Building envelope commissioning is becoming an increasingly common approach to managing risk. Commissioning processes typically include:
- Peer review of envelope design documents
- Verification of critical detailing at system transitions
- Field observation of installation practices
- Mock-up testing of facade assemblies
- Performance testing of completed systems
These measures do not eliminate risk entirely, but they significantly improve the likelihood that issues will be identified before the building is enclosed.
For owners, the cost of commissioning is often small compared to the potential cost of large-scale water intrusion remediation.
The Industry Knows How to Prevent Most Failures
Perhaps the most frustrating aspect of water intrusion litigation is that most failures are preventable.

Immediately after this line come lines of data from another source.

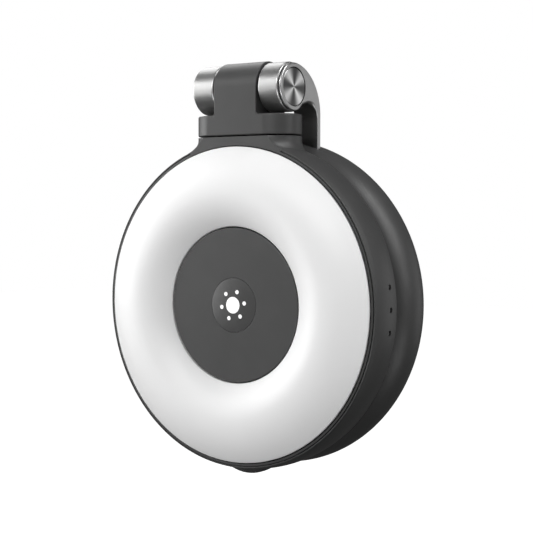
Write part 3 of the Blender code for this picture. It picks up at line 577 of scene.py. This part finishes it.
def flare():
    """The neck under the hinge: a stadium that meets the round head in a rolling-ball fillet."""
    ball = 3.0 * MM
    sunk = 0.01 * MM
    above = 6 * MM
    below = 3 * MM
    head = HEAD_RADIUS - sunk
    end_radius = (BRACKET[1].y - BRACKET[0].y) / 2
    flat = BRACKET[1].x - end_radius
    middle = HINGE_DEPTH
    sections = []
    ends = [(flat, angle) for angle in range(-90, 91, 3)]
    ends += [(-flat, angle) for angle in range(90, 271, 3)]
    levels = 16
    for start, degrees in ends:
        angle = math.radians(degrees)
        across = Vector((math.cos(angle), 0, math.sin(angle)))
        centre = Vector((start, 0, middle)) + across * (end_radius + ball)
        centre.y = math.sqrt((head + ball) ** 2 - centre.x ** 2)
        to_wall = -across
        to_head = -Vector((centre.x, centre.y, 0)).normalized()
        line = [centre + to_wall * ball + Vector((0, above, 0))]
        for step in range(levels + 1):
            line.append(centre + to_wall.slerp(to_head, step / levels) * ball)
        line.append(Vector((line[-1].x * 0.8, line[-1].y - below, middle)))
        sections.append(line)
    count = len(sections)
    rows = len(sections[0])
    points = []
    for line in sections:
        points += [(point.x, point.y, -point.z) for point in line]
    faces = [[index * rows for index in range(count)],
             [index * rows + rows - 1 for index in range(count)][::-1]]
    for index in range(count):
        following = (index + 1) % count
        for row in range(rows - 1):
            here = index * rows + row
            there = following * rows + row
            faces.append([here, here + 1, there + 1, there])
    return build("flare", points, faces, FACE_ON)


def wall_radius(depth):
    """Radius of the head's side wall, which is slightly barrel shaped."""
    share = depth / HEAD_DEPTH
    return HEAD_RADIUS + WALL_DRAFT * share + 4 * WALL_BULGE * share * (1 - share)


def head_shell():
    """The head's outside as one solid disc: a grooved lip and a barrel-shaped wall."""
    groove_inner = HEAD_RADIUS - 0.45 * MM
    groove_outer = HEAD_RADIUS - 0.23 * MM
    groove_floor = -0.45 * MM
    edge = -0.1 * MM
    corners = [
        (0, 0, 0), (groove_inner, 0, 0.06 * MM), (groove_inner, groove_floor, 0),
        (groove_outer, groove_floor, 0), (groove_outer, edge, 0.05 * MM),
        (HEAD_RADIUS, edge, 0.12 * MM)]
    steps = 28
    wall_start = 1 * MM
    wall_length = HEAD_DEPTH - 1.6 * MM
    for index in range(steps + 1):
        depth = wall_start + wall_length * index / steps
        corners.append((wall_radius(depth), -depth, 0))
    corners += [(HEAD_RADIUS + WALL_DRAFT, -HEAD_DEPTH, 0.3 * MM), (0, -HEAD_DEPTH, 0)]
    return lathe("light_head_housing", rounded(corners), FACE_ON, 256)


def trimmed_neck():
    """The flare, cut flat in front and on top, and hollowed at the rear in a quarter round."""
    neck = flare()
    split = BRACKET[0].z - 0.26 * MM
    wide = 30 * MM
    trims = [
        prism("front_trim", [(-wide, 0), (wide, 0), (wide, 60 * MM), (-wide, 60 * MM)],
              0, 20 * MM, FACE_ON),
        prism("top_trim", [(-wide, split), (wide, split), (wide, 60 * MM), (-wide, 60 * MM)],
              -30 * MM, 30 * MM, FACE_ON)]
    rear = BRACKET[1].y - LIP_Y
    drawn = 2.6 * MM
    concave = arc((-rear, split - drawn), drawn, 90, 0, 14)
    rear_outline = [(-rear - 10 * MM, split + 1 * MM), (-rear, split + 1 * MM)]
    rear_outline += concave + [(-rear + drawn, 20 * MM), (-rear - 10 * MM, 20 * MM)]
    side_view = FACE_ON @ Matrix.Rotation(-QUARTER, 4, "Y")
    trims.append(prism("rear_trim", rear_outline, -wide, wide, side_view))
    cut(neck, *trims)
    return neck


def thumb_tab():
    """A thin round tab that shows below the head as a crescent."""
    radius = 11.0 * MM
    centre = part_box("head_housing")[0].z + radius
    front = -4.4 * MM
    back = -5.6 * MM
    edge = 0.2 * MM
    profile = rounded([(0, front, 0), (radius, front, edge), (radius, back, edge), (0, back, 0)])
    return lathe("tab", profile, shift(FACE_ON, 0, centre))


def head_openings():
    """The cavity, the three pinholes on the right and the charging slot on the left."""
    wall = 1.65 * MM
    lip = DIFFUSER_OUTER + 0.24 * MM
    ledge = lip - wall
    ledge_front = -1.6 * MM
    ledge_back = -2.3 * MM
    inner = HEAD_RADIUS + WALL_DRAFT - wall
    past = 2 * MM
    outside = 40 * MM
    cavity = lathe("cavity", [
        (0, past), (lip, past), (lip, ledge_front), (ledge, ledge_front), (ledge, ledge_back),
        (inner, ledge_back), (inner, -HEAD_DEPTH - past), (0, -HEAD_DEPTH - past)], FACE_ON, 256)
    tools = [cavity]
    pinhole = 0.6 * MM
    pitch = 4.53 * MM
    depth = 5.06 * MM
    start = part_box("indicator_light_pipe")[0].x - 1 * MM
    for row in (-1, 0, 1):
        side = shift(FACE_ON, 0, row * pitch, -depth) @ Matrix.Rotation(QUARTER, 4, "Y")
        tools.append(rod("indicator_hole", pinhole, start, outside, side))
    half_length = 4.75 * MM
    left_view = FACE_ON @ Matrix(((0, 0, -1, 0), (1, 0, 0, 0), (0, 1, 0, 0), (0, 0, 0, 1)))
    tools.append(box("usb_slot", (-half_length, -7.05 * MM, 30 * MM),
                     (half_length, -3.5 * MM, outside), left_view, 1.7 * MM))
    return tools


def head_housing():
    housing = head_shell()
    join(housing, trimmed_neck(), thumb_tab())
    cut(housing, *head_openings())
    present(housing, "head", "housing_plastic", "head_housing")


def diffuser_height(radius):
    """Height of the diffuser's skin over the lip plane: two half parabolas that share an apex."""
    apex = 23.6 * MM
    crown = LIP_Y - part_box("diffuser_ring")[0].y - CAP_FACE
    edge = DIFFUSER_OUTER if radius > apex else DIFFUSER_INNER
    return CAP_FACE + crown * (1 - ((radius - apex) / (edge - apex)) ** 2)


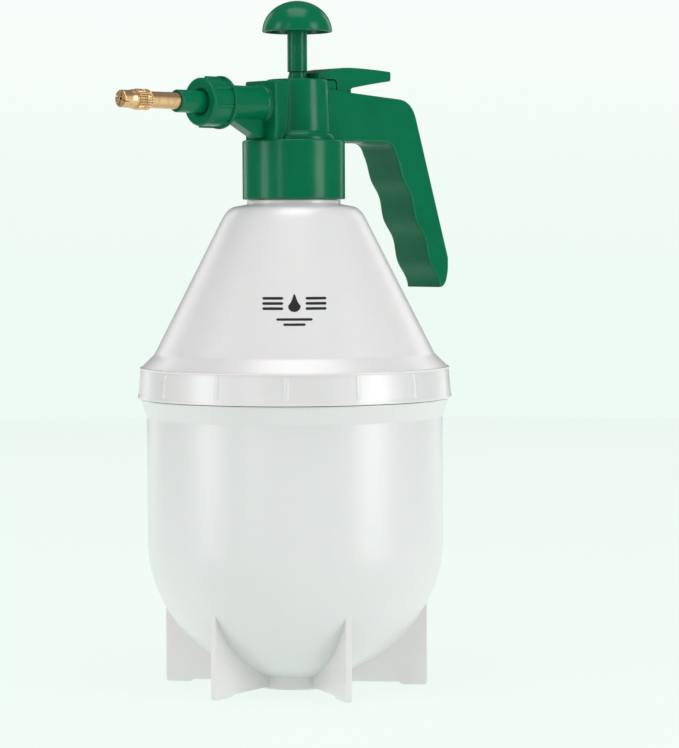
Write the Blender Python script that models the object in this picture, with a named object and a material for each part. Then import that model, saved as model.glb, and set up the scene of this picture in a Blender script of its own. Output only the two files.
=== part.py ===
"""Compression pump sprayer, 1.5 litre: a two-piece tank, a screw-on head with its pump, a trigger valve and a
brass spray tube. Metres, +Z up. The origin is on the tank's axis, on the underside of the hub that it stands on.
The nozzle points along -X and the handle along +X. Run with: blender --background --python part.py
"""

import math

import bmesh
import bpy
from mathutils import Matrix, Vector

# ---- Driving dimensions -------------------------------------------------------------------------------------
GAP = 0.0003  # clearance between pieces that touch
WALL = 0.0018  # moulded wall of the tank
CUT_SCALE = 1000.0  # Booleans are worked out at this scale

# Tank bowl
TANK_R = 0.0636  # outside of the straight wall
DOME_TOP_Z = 0.0624  # where the domed bottom meets the straight wall
DOME_DEPTH = 0.0602
STRAIGHT_TOP_Z = 0.1159
FLANGE_R = 0.0660
FLANGE_Z = 0.1229
BOWL_NECK_R = 0.0612
BOWL_NECK_TOP_Z = 0.1340
BOWL_NECK_FOOT_Z = FLANGE_Z + 0.0007
HUB_R = 0.0212
FIN_COUNT = 6
FIN_FIRST_DEG = 10.2
FIN_R = 0.0568
FIN_TOP_Z = 0.0347
FIN_HALF = 0.0012
FIN_PAD_R = 0.0460  # inner end of the pad that touches the floor
FIN_WEB_Z = 0.0010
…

Building science has long established the principles necessary for effective water management:
- Provide a continuous drainage plane
- Design redundant flashing systems
- Maintain continuity of the air and water barriers
- Allow assemblies to dry when incidental moisture occurs
When these principles are applied consistently—and when installation is properly verified—water intrusion problems become far less likely.
The challenge is ensuring that these concepts survive the transition from design documents to field installation.
Conclusion
Water intrusion remains the leading cause of building envelope litigation not because the industry lacks knowledge, but because modern construction environments amplify small mistakes.
More complex facades, tighter building envelopes, and accelerated construction schedules have created conditions where minor discontinuities can produce significant failures.
For owners and envelope professionals, managing this risk requires more than good design. It requires careful coordination between design teams, contractors, and quality assurance professionals throughout the project lifecycle.
When that coordination breaks down, water almost always finds the weakest point in the envelope—and the legal consequences can be substantial.